**PROMPT**
Read the lines below and count those that have the word "mathutils". Respond with the number only.

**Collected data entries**

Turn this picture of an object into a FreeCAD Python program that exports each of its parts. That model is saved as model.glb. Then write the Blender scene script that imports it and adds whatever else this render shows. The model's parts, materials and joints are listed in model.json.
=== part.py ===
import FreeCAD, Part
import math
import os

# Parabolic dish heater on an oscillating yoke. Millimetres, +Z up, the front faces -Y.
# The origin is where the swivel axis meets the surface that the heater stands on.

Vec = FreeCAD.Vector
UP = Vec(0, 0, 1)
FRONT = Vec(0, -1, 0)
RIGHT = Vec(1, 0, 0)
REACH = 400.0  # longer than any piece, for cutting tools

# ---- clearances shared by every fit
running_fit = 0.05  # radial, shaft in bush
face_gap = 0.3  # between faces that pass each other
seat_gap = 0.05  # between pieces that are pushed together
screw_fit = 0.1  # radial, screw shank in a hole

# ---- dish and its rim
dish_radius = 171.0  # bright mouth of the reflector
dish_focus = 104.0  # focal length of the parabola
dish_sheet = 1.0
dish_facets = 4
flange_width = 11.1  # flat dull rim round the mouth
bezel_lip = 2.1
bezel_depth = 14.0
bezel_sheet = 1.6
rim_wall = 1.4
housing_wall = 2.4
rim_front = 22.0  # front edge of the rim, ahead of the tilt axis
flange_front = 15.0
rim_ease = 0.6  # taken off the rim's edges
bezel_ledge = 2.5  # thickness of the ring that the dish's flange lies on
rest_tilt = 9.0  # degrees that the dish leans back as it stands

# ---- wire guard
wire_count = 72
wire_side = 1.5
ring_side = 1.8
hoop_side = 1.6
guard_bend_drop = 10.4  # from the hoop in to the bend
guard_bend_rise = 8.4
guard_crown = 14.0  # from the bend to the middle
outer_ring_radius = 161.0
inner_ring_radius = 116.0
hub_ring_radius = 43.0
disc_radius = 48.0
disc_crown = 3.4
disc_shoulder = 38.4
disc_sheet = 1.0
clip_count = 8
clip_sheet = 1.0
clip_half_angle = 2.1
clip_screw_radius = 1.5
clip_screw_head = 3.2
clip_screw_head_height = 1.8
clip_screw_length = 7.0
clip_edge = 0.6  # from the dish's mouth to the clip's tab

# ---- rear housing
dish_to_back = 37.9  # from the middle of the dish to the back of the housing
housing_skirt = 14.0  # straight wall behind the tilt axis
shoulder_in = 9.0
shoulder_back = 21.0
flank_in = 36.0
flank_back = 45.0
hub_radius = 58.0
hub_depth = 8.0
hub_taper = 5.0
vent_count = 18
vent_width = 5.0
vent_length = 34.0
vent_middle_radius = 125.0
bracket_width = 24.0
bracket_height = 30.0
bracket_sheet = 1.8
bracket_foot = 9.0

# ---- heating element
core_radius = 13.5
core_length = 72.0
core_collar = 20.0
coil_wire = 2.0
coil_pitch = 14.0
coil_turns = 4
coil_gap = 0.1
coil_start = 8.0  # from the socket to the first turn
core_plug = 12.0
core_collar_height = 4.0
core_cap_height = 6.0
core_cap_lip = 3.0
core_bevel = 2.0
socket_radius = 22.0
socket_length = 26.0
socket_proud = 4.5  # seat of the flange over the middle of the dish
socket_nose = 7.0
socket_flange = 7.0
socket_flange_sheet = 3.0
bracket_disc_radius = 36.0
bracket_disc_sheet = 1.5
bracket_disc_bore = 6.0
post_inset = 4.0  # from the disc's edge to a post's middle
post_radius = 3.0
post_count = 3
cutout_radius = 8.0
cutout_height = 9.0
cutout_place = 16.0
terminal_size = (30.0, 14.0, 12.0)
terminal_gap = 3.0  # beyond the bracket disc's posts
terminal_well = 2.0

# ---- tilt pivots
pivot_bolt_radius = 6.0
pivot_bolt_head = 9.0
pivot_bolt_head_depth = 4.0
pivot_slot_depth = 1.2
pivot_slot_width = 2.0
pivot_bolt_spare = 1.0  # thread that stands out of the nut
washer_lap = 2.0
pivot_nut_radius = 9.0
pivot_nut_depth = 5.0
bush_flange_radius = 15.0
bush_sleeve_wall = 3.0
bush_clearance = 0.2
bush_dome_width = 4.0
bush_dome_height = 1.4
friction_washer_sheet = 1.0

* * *

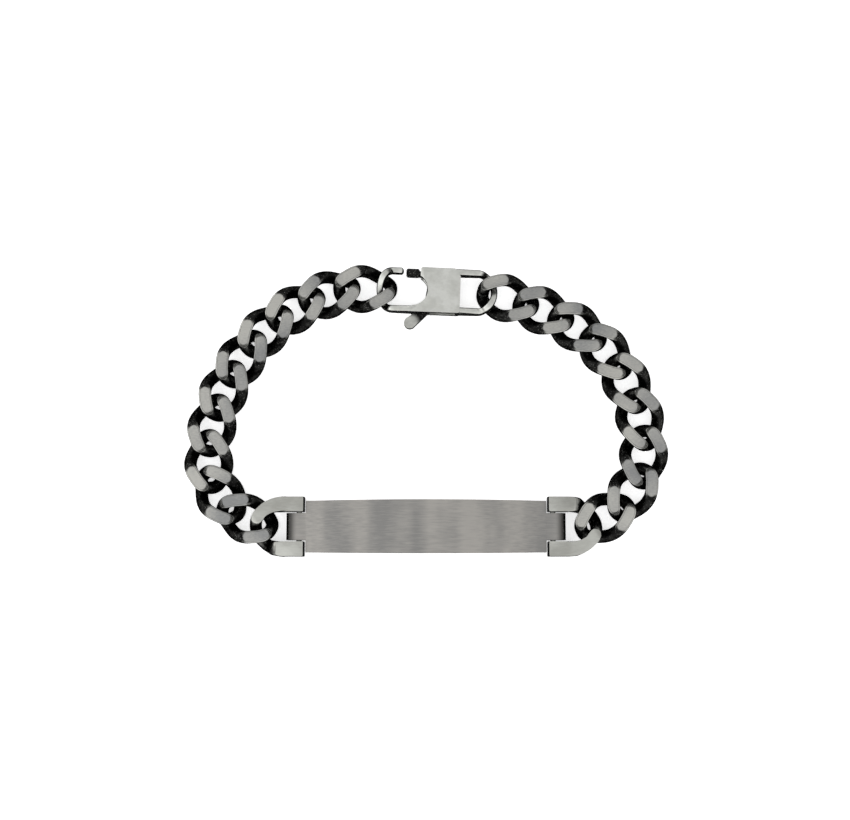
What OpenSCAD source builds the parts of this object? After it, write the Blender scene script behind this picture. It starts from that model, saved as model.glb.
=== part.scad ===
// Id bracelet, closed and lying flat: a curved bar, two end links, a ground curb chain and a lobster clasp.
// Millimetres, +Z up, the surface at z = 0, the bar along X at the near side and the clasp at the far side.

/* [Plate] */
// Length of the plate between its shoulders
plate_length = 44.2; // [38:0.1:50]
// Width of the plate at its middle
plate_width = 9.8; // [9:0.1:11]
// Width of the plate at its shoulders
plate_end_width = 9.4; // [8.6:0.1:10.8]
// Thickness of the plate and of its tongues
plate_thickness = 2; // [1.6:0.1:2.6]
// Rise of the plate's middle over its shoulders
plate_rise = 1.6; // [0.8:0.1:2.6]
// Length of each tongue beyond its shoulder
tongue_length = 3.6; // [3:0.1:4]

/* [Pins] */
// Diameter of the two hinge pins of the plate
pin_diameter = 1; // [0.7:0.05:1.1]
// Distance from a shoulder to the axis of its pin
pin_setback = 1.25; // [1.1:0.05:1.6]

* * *

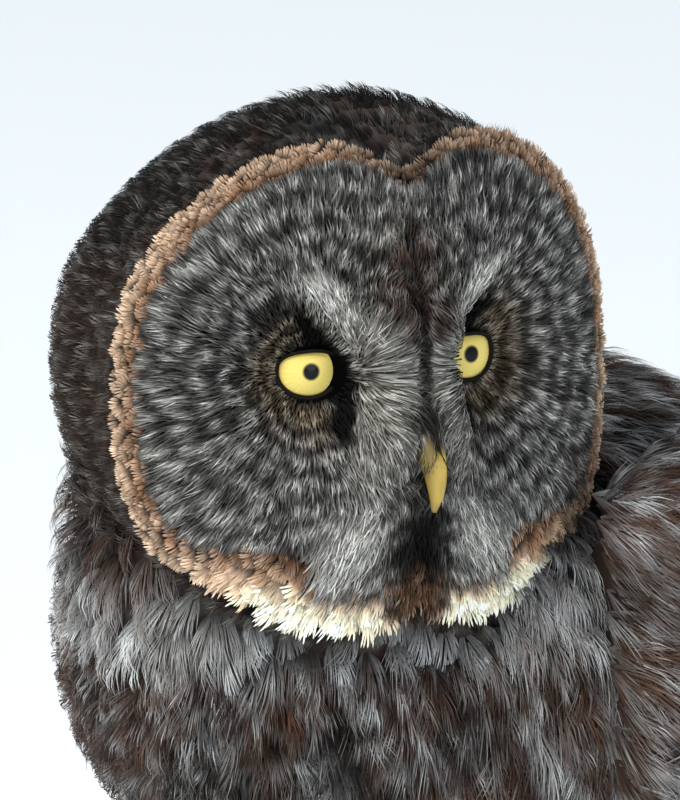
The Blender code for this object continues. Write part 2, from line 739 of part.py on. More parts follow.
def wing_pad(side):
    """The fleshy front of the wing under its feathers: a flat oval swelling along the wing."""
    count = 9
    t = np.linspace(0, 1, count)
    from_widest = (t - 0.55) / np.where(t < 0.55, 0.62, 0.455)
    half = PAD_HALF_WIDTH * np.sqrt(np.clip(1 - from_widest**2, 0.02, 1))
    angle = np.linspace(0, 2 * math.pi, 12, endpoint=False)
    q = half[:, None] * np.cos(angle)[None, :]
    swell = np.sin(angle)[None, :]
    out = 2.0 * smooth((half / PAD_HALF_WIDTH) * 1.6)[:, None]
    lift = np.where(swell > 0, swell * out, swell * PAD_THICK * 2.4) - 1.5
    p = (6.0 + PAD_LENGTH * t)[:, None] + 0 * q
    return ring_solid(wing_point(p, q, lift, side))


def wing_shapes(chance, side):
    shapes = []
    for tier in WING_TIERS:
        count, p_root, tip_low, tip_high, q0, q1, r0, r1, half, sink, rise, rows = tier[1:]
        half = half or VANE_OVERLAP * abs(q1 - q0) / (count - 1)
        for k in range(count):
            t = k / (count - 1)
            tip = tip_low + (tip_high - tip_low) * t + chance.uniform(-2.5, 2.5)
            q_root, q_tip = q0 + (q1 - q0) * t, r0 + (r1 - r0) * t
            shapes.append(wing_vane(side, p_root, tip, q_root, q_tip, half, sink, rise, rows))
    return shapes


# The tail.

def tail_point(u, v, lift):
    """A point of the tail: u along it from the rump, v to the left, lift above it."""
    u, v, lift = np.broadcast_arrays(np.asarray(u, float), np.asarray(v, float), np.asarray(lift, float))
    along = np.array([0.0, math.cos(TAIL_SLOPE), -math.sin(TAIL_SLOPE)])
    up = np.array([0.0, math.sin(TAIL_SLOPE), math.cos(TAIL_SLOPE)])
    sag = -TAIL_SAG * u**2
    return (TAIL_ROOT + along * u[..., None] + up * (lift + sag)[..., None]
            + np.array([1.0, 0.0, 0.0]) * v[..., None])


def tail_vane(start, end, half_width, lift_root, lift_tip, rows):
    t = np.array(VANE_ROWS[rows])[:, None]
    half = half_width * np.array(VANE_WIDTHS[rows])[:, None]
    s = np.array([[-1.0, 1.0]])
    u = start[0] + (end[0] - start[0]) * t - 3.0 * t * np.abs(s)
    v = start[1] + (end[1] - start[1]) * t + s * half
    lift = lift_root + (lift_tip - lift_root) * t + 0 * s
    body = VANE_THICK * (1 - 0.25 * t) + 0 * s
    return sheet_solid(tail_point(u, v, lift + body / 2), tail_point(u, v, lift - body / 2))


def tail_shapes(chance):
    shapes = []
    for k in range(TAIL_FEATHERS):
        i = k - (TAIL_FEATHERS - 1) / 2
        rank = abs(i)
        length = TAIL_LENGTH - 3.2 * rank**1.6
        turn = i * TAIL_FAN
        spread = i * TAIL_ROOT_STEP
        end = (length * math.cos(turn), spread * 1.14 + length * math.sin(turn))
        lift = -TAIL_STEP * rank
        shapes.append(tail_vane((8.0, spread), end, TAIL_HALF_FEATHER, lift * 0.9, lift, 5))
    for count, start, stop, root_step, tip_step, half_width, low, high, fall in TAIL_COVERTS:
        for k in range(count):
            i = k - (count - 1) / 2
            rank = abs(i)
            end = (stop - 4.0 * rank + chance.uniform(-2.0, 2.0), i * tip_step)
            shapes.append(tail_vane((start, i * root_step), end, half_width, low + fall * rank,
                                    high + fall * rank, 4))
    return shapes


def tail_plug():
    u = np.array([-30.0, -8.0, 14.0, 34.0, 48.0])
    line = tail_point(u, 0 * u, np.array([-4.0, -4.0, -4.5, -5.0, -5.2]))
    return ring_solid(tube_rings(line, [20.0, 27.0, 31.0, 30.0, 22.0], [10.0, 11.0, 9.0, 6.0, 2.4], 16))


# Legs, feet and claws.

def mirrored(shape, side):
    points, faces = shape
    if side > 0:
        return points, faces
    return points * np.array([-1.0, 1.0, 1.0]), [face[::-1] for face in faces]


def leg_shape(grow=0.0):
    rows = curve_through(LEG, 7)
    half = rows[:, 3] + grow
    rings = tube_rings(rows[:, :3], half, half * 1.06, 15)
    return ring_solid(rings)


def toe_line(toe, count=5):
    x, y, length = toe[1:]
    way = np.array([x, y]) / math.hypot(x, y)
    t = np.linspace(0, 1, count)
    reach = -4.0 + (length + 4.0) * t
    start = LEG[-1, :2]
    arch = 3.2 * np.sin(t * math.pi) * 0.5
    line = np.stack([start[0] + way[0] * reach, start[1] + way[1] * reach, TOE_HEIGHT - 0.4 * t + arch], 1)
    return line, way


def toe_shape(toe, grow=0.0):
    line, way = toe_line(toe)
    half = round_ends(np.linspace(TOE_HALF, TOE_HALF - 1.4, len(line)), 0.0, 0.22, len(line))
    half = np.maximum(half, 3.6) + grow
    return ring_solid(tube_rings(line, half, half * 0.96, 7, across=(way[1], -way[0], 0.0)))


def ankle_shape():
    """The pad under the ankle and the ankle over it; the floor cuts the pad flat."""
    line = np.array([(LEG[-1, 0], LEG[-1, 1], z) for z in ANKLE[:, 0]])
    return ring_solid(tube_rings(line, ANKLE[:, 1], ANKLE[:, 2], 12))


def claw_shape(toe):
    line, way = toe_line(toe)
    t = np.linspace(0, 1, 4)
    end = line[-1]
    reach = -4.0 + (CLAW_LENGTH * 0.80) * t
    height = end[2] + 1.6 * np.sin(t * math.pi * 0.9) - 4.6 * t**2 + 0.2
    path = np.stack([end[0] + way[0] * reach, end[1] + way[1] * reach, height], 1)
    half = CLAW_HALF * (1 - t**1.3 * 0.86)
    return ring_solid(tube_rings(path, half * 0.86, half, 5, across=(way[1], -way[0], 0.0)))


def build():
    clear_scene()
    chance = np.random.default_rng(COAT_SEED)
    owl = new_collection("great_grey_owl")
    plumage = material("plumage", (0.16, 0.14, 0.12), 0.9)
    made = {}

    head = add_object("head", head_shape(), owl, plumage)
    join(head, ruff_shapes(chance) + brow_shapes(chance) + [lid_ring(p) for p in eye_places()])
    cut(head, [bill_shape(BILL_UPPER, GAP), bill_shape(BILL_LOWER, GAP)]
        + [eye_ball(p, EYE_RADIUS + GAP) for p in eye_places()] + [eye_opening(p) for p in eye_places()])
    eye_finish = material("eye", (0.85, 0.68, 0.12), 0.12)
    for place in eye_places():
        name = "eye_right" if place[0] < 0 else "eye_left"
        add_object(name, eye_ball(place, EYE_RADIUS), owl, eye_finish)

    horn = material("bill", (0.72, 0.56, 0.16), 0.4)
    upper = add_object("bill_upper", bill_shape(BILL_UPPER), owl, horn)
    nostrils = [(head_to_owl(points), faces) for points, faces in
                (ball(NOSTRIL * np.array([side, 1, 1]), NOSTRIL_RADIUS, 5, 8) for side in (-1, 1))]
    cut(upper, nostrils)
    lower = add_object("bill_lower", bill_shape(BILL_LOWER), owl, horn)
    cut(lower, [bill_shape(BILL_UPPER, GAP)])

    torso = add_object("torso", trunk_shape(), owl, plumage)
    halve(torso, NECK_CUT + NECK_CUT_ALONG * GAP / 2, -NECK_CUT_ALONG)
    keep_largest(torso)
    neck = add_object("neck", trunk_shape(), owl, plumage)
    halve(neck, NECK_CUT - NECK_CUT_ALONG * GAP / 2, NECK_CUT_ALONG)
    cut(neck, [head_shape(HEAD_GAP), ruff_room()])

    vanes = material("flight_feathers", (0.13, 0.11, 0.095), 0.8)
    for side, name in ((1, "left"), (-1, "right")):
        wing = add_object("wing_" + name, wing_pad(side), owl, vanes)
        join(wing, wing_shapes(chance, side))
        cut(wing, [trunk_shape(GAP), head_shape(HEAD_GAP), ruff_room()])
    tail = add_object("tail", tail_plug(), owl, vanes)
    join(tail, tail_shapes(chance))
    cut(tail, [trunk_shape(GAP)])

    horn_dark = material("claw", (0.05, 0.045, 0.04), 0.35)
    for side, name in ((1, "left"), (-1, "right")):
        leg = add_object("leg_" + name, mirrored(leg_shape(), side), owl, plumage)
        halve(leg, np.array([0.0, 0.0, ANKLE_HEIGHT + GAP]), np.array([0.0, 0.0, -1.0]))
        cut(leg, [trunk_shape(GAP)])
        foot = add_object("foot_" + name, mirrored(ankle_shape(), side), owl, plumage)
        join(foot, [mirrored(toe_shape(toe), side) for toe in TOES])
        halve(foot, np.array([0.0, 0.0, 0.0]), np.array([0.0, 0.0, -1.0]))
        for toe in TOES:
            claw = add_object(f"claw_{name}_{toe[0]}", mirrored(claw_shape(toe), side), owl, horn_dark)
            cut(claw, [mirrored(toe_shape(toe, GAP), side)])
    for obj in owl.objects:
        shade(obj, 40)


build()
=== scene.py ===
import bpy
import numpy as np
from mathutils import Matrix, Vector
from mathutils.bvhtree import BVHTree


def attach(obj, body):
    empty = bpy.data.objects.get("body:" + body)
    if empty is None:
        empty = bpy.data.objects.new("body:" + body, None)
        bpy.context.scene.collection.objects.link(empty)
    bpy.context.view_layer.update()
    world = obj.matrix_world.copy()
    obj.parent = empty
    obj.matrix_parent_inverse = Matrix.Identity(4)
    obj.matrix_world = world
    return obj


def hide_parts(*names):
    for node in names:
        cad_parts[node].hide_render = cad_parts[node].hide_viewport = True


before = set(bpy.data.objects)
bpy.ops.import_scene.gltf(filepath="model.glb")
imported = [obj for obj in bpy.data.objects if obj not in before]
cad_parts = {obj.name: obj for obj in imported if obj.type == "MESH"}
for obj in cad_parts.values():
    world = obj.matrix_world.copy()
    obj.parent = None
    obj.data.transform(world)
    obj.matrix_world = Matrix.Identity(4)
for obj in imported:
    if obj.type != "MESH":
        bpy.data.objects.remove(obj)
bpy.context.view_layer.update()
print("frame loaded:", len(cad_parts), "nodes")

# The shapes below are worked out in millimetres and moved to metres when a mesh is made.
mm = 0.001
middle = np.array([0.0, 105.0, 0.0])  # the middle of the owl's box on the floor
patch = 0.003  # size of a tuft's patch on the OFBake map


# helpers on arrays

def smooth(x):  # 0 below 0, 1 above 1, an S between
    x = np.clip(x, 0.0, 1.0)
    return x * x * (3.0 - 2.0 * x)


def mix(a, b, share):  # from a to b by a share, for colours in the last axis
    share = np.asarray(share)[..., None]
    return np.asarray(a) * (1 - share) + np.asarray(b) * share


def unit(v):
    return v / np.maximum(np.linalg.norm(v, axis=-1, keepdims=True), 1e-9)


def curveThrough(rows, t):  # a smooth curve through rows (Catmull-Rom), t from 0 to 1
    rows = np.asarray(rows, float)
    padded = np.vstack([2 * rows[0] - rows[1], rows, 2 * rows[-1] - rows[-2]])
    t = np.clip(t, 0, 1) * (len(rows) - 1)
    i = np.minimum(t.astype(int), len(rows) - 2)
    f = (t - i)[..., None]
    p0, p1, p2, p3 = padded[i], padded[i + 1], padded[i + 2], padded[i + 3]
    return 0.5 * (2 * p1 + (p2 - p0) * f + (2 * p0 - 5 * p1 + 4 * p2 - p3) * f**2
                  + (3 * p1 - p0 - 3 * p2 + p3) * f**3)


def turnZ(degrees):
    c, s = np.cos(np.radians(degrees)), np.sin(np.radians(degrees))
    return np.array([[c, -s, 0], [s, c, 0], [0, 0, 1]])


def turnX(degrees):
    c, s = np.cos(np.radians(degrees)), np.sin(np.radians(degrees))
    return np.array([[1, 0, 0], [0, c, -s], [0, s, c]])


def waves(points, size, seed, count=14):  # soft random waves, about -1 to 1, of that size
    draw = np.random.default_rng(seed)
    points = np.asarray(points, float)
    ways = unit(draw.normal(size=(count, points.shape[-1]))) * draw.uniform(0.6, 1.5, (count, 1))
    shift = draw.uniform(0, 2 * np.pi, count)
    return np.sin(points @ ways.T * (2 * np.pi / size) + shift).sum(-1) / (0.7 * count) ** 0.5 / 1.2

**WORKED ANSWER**
2